Source data:
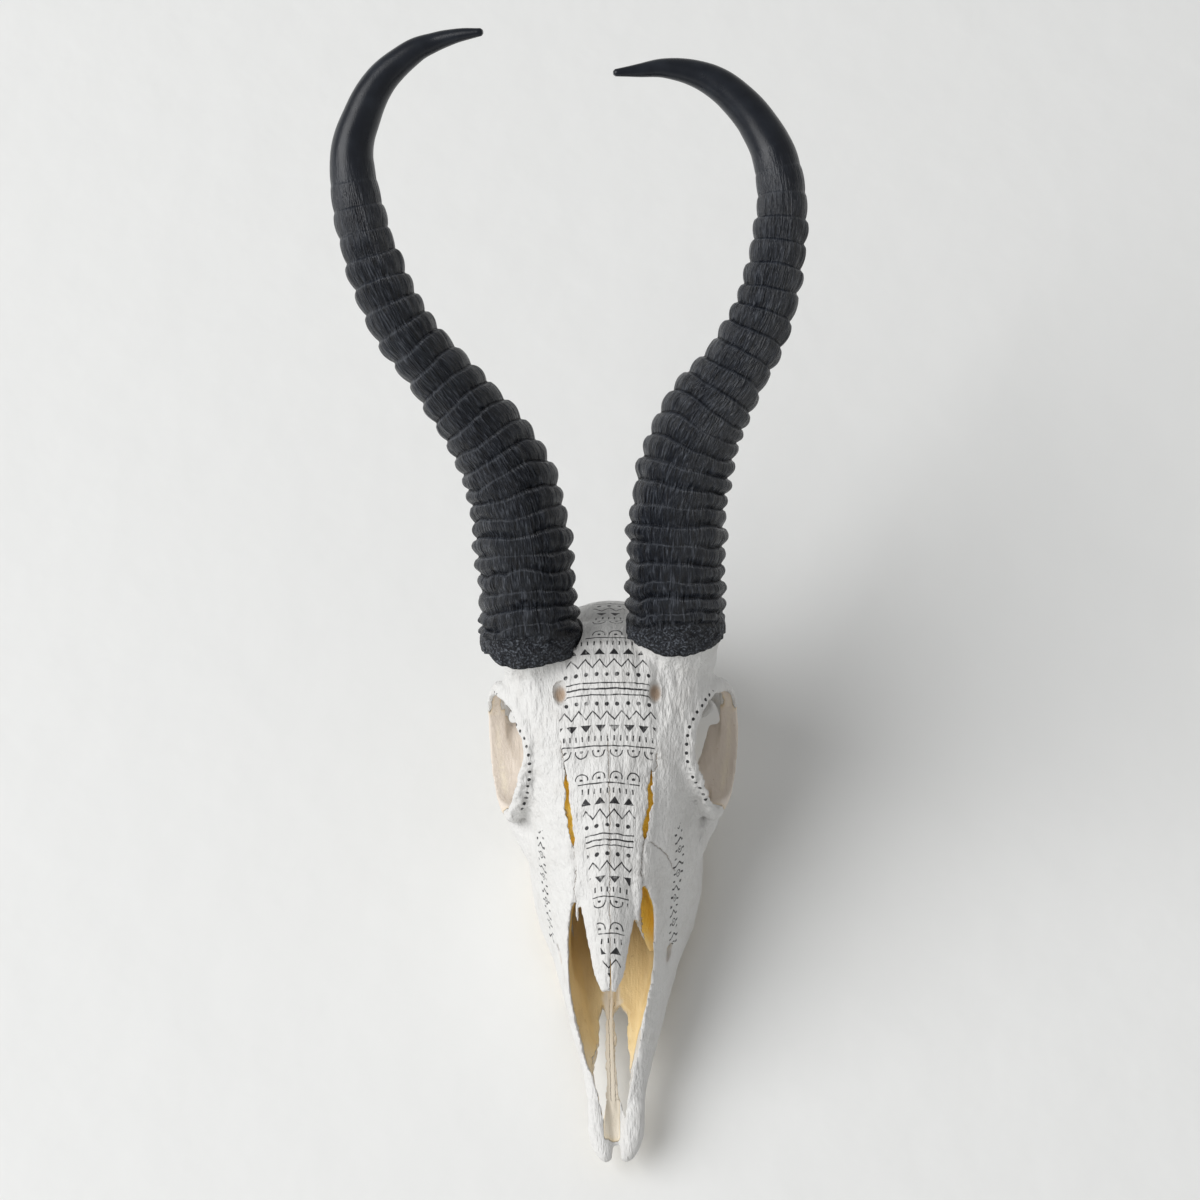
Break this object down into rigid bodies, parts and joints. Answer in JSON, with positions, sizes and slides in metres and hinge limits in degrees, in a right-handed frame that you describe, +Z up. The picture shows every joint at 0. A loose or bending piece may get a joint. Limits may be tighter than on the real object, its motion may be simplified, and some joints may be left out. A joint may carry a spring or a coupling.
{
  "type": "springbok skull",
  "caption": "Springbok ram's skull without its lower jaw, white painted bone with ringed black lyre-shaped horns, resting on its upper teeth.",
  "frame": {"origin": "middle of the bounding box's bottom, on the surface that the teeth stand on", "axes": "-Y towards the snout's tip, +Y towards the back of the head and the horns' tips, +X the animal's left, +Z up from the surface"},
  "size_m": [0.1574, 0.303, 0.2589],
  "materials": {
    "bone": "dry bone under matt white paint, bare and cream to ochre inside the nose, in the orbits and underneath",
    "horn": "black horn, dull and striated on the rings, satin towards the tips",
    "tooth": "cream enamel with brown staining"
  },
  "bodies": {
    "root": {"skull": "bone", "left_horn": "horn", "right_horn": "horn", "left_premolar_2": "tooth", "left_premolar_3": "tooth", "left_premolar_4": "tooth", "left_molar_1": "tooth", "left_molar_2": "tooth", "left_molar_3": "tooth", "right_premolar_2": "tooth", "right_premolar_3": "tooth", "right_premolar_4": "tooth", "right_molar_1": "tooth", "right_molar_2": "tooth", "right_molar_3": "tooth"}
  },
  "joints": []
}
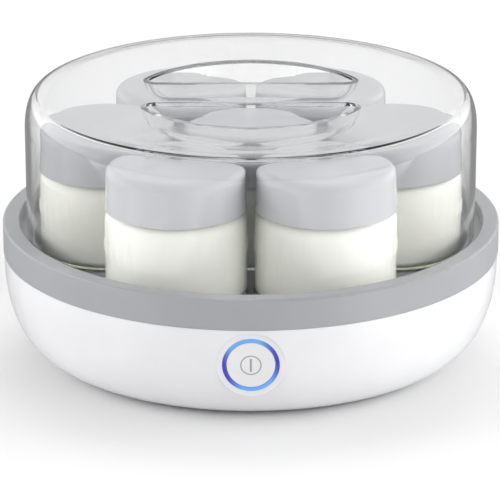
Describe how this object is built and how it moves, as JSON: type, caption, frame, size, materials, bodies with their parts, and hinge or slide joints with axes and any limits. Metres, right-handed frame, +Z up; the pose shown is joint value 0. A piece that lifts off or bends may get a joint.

The exercise: Go through the listing and copy all of it exactly.

Written response:
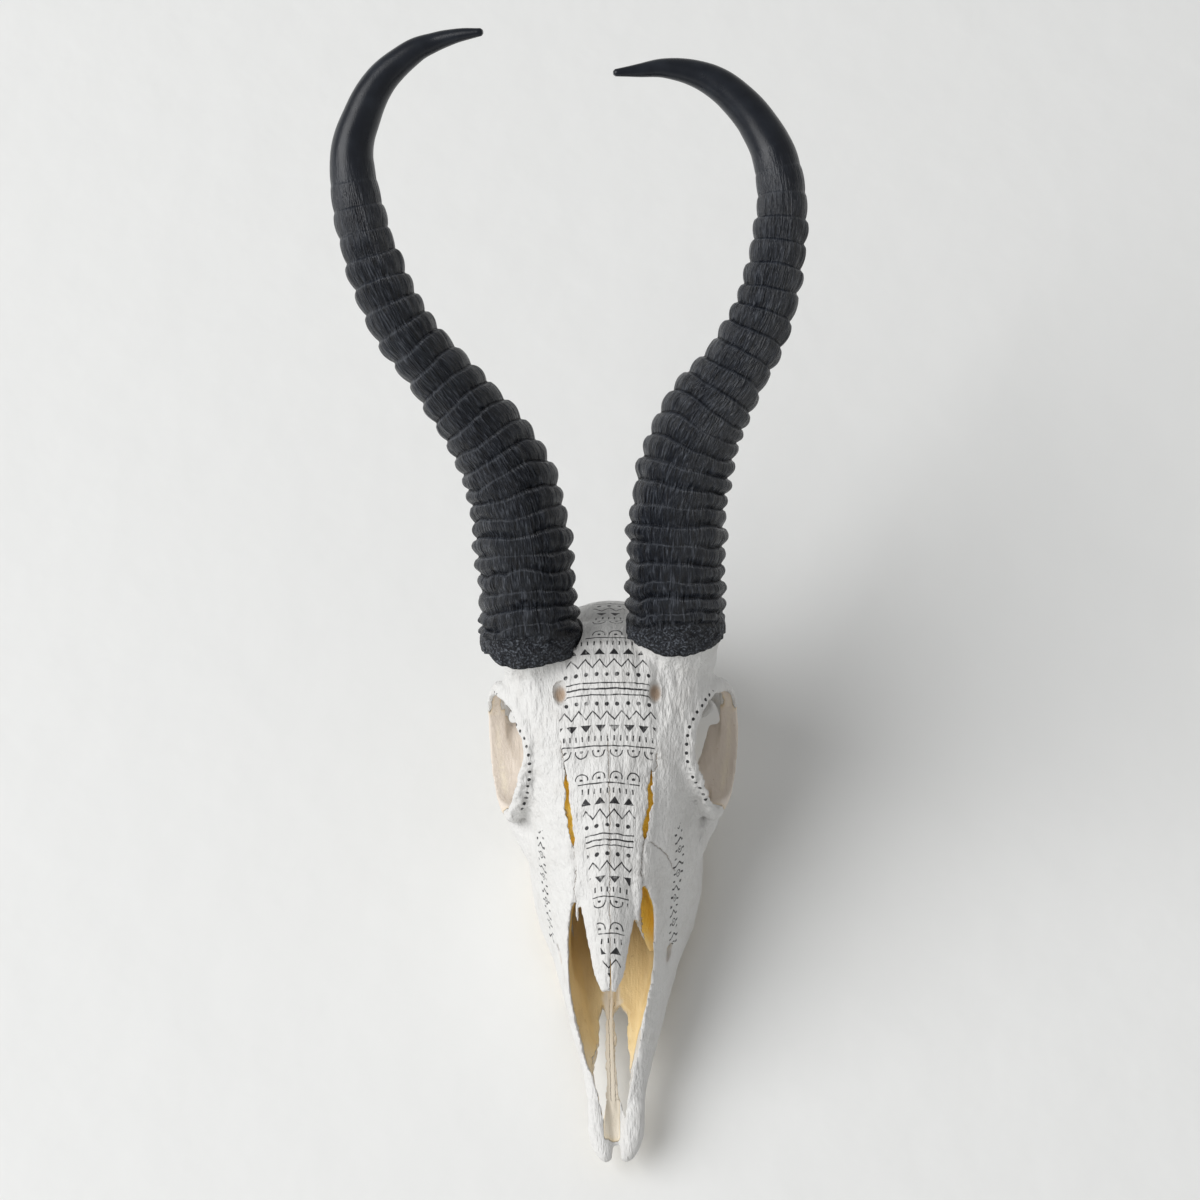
Break this object down into rigid bodies, parts and joints. Answer in JSON, with positions, sizes and slides in metres and hinge limits in degrees, in a right-handed frame that you describe, +Z up. The picture shows every joint at 0. A loose or bending piece may get a joint. Limits may be tighter than on the real object, its motion may be simplified, and some joints may be left out. A joint may carry a spring or a coupling.
{
  "type": "springbok skull",
  "caption": "Springbok ram's skull without its lower jaw, white painted bone with ringed black lyre-shaped horns, resting on its upper teeth.",
  "frame": {"origin": "middle of the bounding box's bottom, on the surface that the teeth stand on", "axes": "-Y towards the snout's tip, +Y towards the back of the head and the horns' tips, +X the animal's left, +Z up from the surface"},
  "size_m": [0.1574, 0.303, 0.2589],
  "materials": {
    "bone": "dry bone under matt white paint, bare and cream to ochre inside the nose, in the orbits and underneath",
    "horn": "black horn, dull and striated on the rings, satin towards the tips",
    "tooth": "cream enamel with brown staining"
  },
  "bodies": {
    "root": {"skull": "bone", "left_horn": "horn", "right_horn": "horn", "left_premolar_2": "tooth", "left_premolar_3": "tooth", "left_premolar_4": "tooth", "left_molar_1": "tooth", "left_molar_2": "tooth", "left_molar_3": "tooth", "right_premolar_2": "tooth", "right_premolar_3": "tooth", "right_premolar_4": "tooth", "right_molar_1": "tooth", "right_molar_2": "tooth", "right_molar_3": "tooth"}
  },
  "joints": []
}
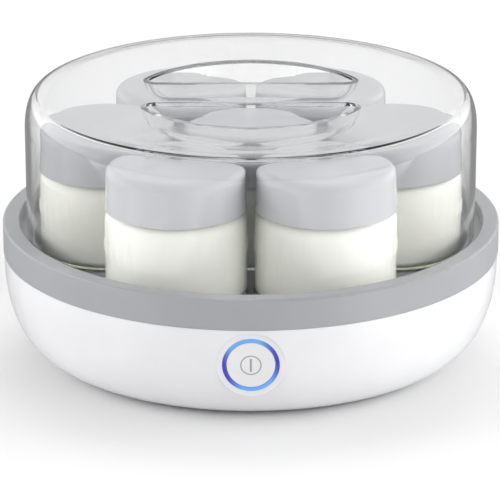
Describe how this object is built and how it moves, as JSON: type, caption, frame, size, materials, bodies with their parts, and hinge or slide joints with axes and any limits. Metres, right-handed frame, +Z up; the pose shown is joint value 0. A piece that lifts off or bends may get a joint.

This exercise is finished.